* [Task goal]:
Quote precisely the run of lines opening with the line containing "0, wilted: 0" and closing with the line containing "cad_parts[node].hide_render = cad_parts[node].hide_viewport", and nothing else.

* [Recorded data]:
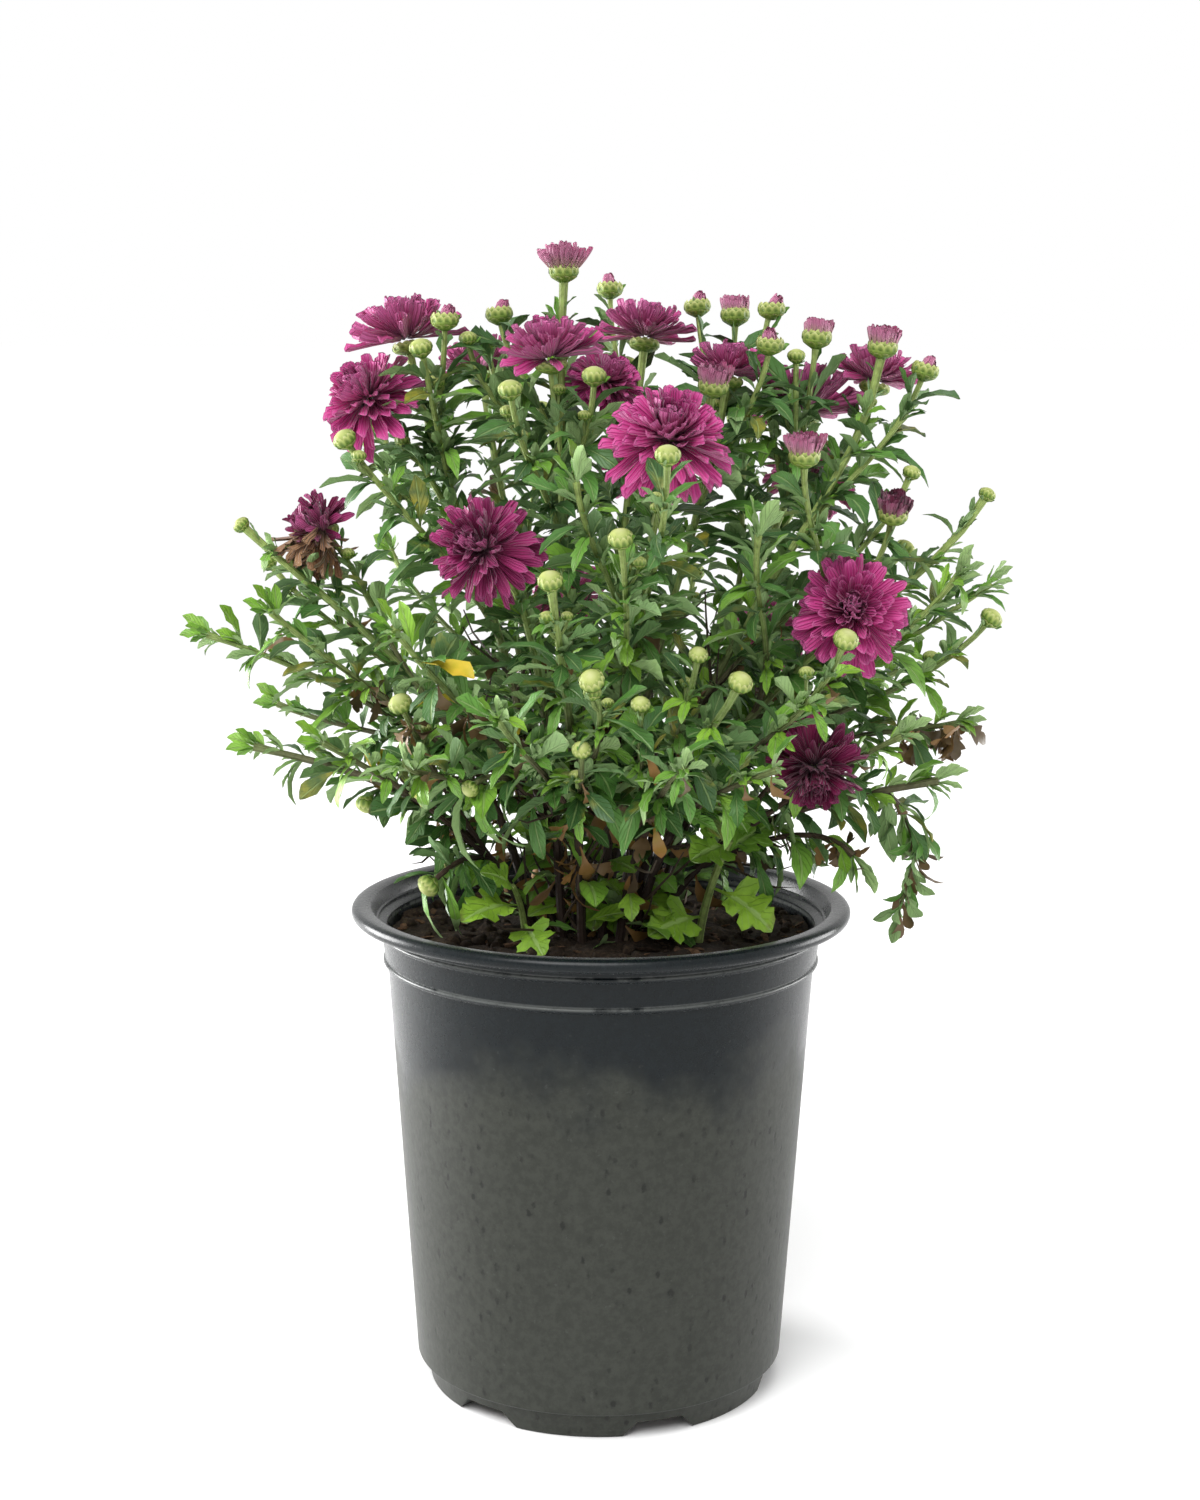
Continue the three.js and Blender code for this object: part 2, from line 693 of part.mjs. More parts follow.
// A bloom that is half open: a flared brush of short petals, over its cup.
function tuftShape(radius) {
  return starLathe([
    [0, 0],
    [tuftCup.radius * 0.9, radius * 0.04],
    [radius, radius * 0.78, 0.84, 0, -radius * 0.1],
    [radius * 0.5, radius * 0.62],
    [0, radius * 0.7],
  ], 8, 2);
}

// A spent bloom whose lower petals hang down.
function wiltedShape(radius) {
  return starLathe([
    [0, 0],
    [radius * 0.5, radius * 0.02],
    [radius * 0.95, -radius * 0.75, 0.72, 0, radius * 0.3],
    [radius * 0.72, radius * 0.12],
    [radius * 0.85, radius * 0.45, 0.7, 1, -radius * 0.1],
    [0, radius * 0.75],
  ], 8, 2);
}

function calyx(place, facing, radius, height) {
  const cup = new THREE.CylinderGeometry(radius, shootRadius * 1.1, height, 5, 1).rotateX(Math.PI / 2);
  return solidOf(aim(cup.translate(0, 0, -height / 2), place, facing));
}

function budShape(place, facing, radius) {
  const globe = new THREE.SphereGeometry(radius, 5, 3).rotateX(Math.PI / 2).scale(1, 1, 0.9);
  return solidOf(aim(globe, place, facing));
}

// The head at the end of a shoot. Green parts join the stem, and petals are a body of their own.
function addHead(tip, green, heads) {
  const place = tipPlace(tip);
  const facing = tipFacing(tip);
  const [kind, radius] = [tip[0], tip[4]];
  if (kind === 'bud' || kind === 'tipped') green.push(keep(budShape(place, facing, radius)));
  if (kind === 'bud' || kind === 'tipped' || kind === 'leafy') return;
  const base = place.clone().addScaledVector(facing, -stalkDrop(tip));
  const shape = { bloom: bloomShape, tuft: tuftShape, wilted: wiltedShape }[kind](radius);
  if (kind === 'tuft') base.addScaledVector(facing, tuftCup.height);
  const cup = kind === 'tuft' ? [tuftCup.radius, tuftCup.height + sink] : [calyxRadius, calyxHeight];
  green.push(keep(calyx(base, facing, ...cup)));
  const seated = base.clone().addScaledVector(facing, seat);
  heads.push({ kind, solid: keep(solidOf(aim(shape, seated, facing))) });
}

// The plant

const group = new THREE.Group();

function addNode(name, solid, color, roughness) {
  const material = new THREE.MeshStandardMaterial({ color, roughness, metalness: 0 });
  const mesh = new THREE.Mesh(geometryOf(solid), material);
  mesh.name = name;
  group.add(mesh);
}

const plan = planPlant();
const stemSolids = stems.map(() => []);
const heads = [];
const holes = [];
const paths = [];

stems.forEach((stem, owner) => {
  const { main, shoots } = plan[owner];
  const body = keep(tube(main, 0, 1, stemRadius, shootRadius, 4, 6));
  stemSolids[owner].push(body);
  paths.push({ owner, curve: main, body, from: 0, tip: stem.tips[0], shoot: 0 });
  const holeRadius = stemRadius + stemHoleClearance;
  holes.push(tube(main, 0, 0.14, holeRadius, holeRadius, 4, 1));
  shoots.forEach((shoot, i) => {
    const side = keep(tube(shoot.curve, 0, 1, shootRadius, shootRadius * 0.85, 3, 4));
    stemSolids[owner].push(side);
    paths.push({ owner, curve: shoot.curve, body: side, from: 0.12, tip: shoot.tip, shoot: i + 1 });
  });
});

paths.forEach(({ owner, tip }) => addHead(tip, stemSolids[owner], heads));

const basalSolids = basalShoots.map((shoot, index) => {
  const [x, y, z] = shoot.head;
  const start = new THREE.Vector3(shoot.foot[0], shoot.foot[1], soilLevel - stemBuried);
  const rise = new THREE.Vector3(shoot.foot[0], shoot.foot[1], soilLevel + 12);
  const curve = new THREE.QuadraticBezierCurve3(start, rise, new THREE.Vector3(x, y, z));
  const body = keep(tube(curve, 0, 1, shoot.radius, shoot.radius * 0.7, 5, 4));
  const holeRadius = shoot.radius + stemHoleClearance;
  holes.push(tube(curve, 0, 0.3, holeRadius, holeRadius, 5, 1));
  const leaves = shoot.leaves.map(([share, turn, length], i) => addLeaf(body, curve, {
    share, turn: THREE.MathUtils.degToRad(turn), spread: 1.15, length, slim: 0.85, arch: 0.12,
    roll: between(-0.3, 0.3, chance(90 + index, i, 1)), kind: 'lobed',
  }));
  return [body, ...leaves.filter(Boolean)];
});

for (const [owner, share, turn, length] of [...deadLeaves, yellowLeaf]) {
  const { body, curve } = paths.find((path) => path.owner === owner && path.shoot === 0);
  const leaf = addLeaf(body, curve, {
    share, turn: THREE.MathUtils.degToRad(turn), spread: 1.9, length, slim: 0.4, arch: 0.25, roll: 0.5,
    rise: -0.5, kind: 'toothed',
  });
  if (leaf) stemSolids[owner].push(leaf);
}

for (const { owner, curve, body, from, tip, shoot } of paths) {
  let start = from;
  const isHigh = tip[3] > foliageFrom + 10;
  while (isHigh && start < 0.9 && curve.getPointAt(start).z < foliageFrom) start += 0.02;
  const bare = tip[0] === 'leafy' ? 2 : 16;
  const leaves = leavesAlong(curve, start, 1 - bare / curve.getLength(), owner, shoot);
  const first = (owner + shoot * 2) % leafEvery;
  for (const leaf of leaves) {
    if (leaf.number % leafEvery !== first) continue;
    const blade = addLeaf(body, curve, leaf);
    if (blade) stemSolids[owner].push(blade);
  }
  if (tip[0] !== 'leafy') continue;
  for (let i = 0; i < 2; i += 1) {
    const blade = addLeaf(body, curve, {
      share: 0.985, turn: i * 2.1 + owner, spread: 0.5, length: 15, slim: 0.34, arch: 0.1, roll: 0,
      kind: 'lance',
    });
    if (blade) stemSolids[owner].push(blade);
  }
}

addNode('pot', makePot(), 0x2b3032, 0.45);
addNode('soil', makeSoil(holes), 0x2e2019, 0.95);
stemSolids.forEach((solids, i) => {
  addNode(`leafy_stem_${String(i + 1).padStart(2, '0')}`, fuse(solids), 0x4f7a3a, 0.6);
});
basalSolids.forEach((solids, i) => addNode(basalShoots[i].name, fuse(solids), 0x6fa238, 0.55));

const looks = {
  bloom: { name: 'bloom', color: 0x8a1f5c, roughness: 0.6 },
  tuft: { name: 'half_open_bloom', color: 0xa8466f, roughness: 0.6 },
  wilted: { name: 'wilted_bloom', color: 0x5c2b33, roughness: 0.8 },
};
const counts = { bloom: 0, tuft: 0, wilted: 0 };
for (const { kind, solid } of heads) {
  counts[kind] += 1;
  const { name, color, roughness } = looks[kind];
  addNode(`${name}_${String(counts[kind]).padStart(2, '0')}`, solid, color, roughness);
}

export default group;
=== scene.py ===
import math
from bisect import bisect_right

import bmesh
import bpy
import numpy as np
from mathutils import Matrix, Vector
from mathutils.noise import noise


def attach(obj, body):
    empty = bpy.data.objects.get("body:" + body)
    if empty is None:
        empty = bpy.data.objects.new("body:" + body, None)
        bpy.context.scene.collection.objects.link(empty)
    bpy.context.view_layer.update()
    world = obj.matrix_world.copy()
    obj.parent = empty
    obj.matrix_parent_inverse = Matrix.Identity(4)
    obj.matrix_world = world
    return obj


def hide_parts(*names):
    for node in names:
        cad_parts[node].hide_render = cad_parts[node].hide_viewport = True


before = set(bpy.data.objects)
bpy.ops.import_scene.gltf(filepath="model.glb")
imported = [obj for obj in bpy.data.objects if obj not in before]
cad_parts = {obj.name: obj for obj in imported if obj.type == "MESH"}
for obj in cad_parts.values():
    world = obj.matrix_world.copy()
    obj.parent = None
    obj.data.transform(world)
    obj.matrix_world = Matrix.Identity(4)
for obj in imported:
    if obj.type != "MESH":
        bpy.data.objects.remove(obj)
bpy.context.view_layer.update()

# A garden chrysanthemum in a black nursery pot. The plan is in millimetres, with the origin in the
# middle of the pot's underside, and each finished piece is scaled to metres.

mm = 0.001
up = Vector((0, 0, 1))
skew = Vector((0.31, 0.87, 0.2))                 # a way that no stem points, to measure turns from
golden = math.radians(137.5)

plant = {
    "soilLevel": 153.5,
    "buried": 9,
    "stemRadius": 1.6,
    "shootRadius": 1.15,
    "foliageFrom": 204,                          # stems are bare below this height
    "greening": 130,                             # the height over which their bark turns green
    "leafSpacing": 6.5,
    "leafLength": (15, 25),
    "branchRange": (0.3, 0.84),
    "branchReach": 34,
    "tuftDrop": 4,
    "stemRoom": 2.1,                             # room kept round stems, shoots and open petals
    "shootRoom": 1.6,
    "petalRoom": 6,
    "samples": 24,
    "bendTries": 40,
    "bendStep": 0.7,
}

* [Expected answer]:
const counts = { bloom: 0, tuft: 0, wilted: 0 };
for (const { kind, solid } of heads) {
  counts[kind] += 1;
  const { name, color, roughness } = looks[kind];
  addNode(`${name}_${String(counts[kind]).padStart(2, '0')}`, solid, color, roughness);
}

export default group;
=== scene.py ===
import math
from bisect import bisect_right

import bmesh
import bpy
import numpy as np
from mathutils import Matrix, Vector
from mathutils.noise import noise


def attach(obj, body):
    empty = bpy.data.objects.get("body:" + body)
    if empty is None:
        empty = bpy.data.objects.new("body:" + body, None)
        bpy.context.scene.collection.objects.link(empty)
    bpy.context.view_layer.update()
    world = obj.matrix_world.copy()
    obj.parent = empty
    obj.matrix_parent_inverse = Matrix.Identity(4)
    obj.matrix_world = world
    return obj


def hide_parts(*names):
    for node in names:
        cad_parts[node].hide_render = cad_parts[node].hide_viewport = True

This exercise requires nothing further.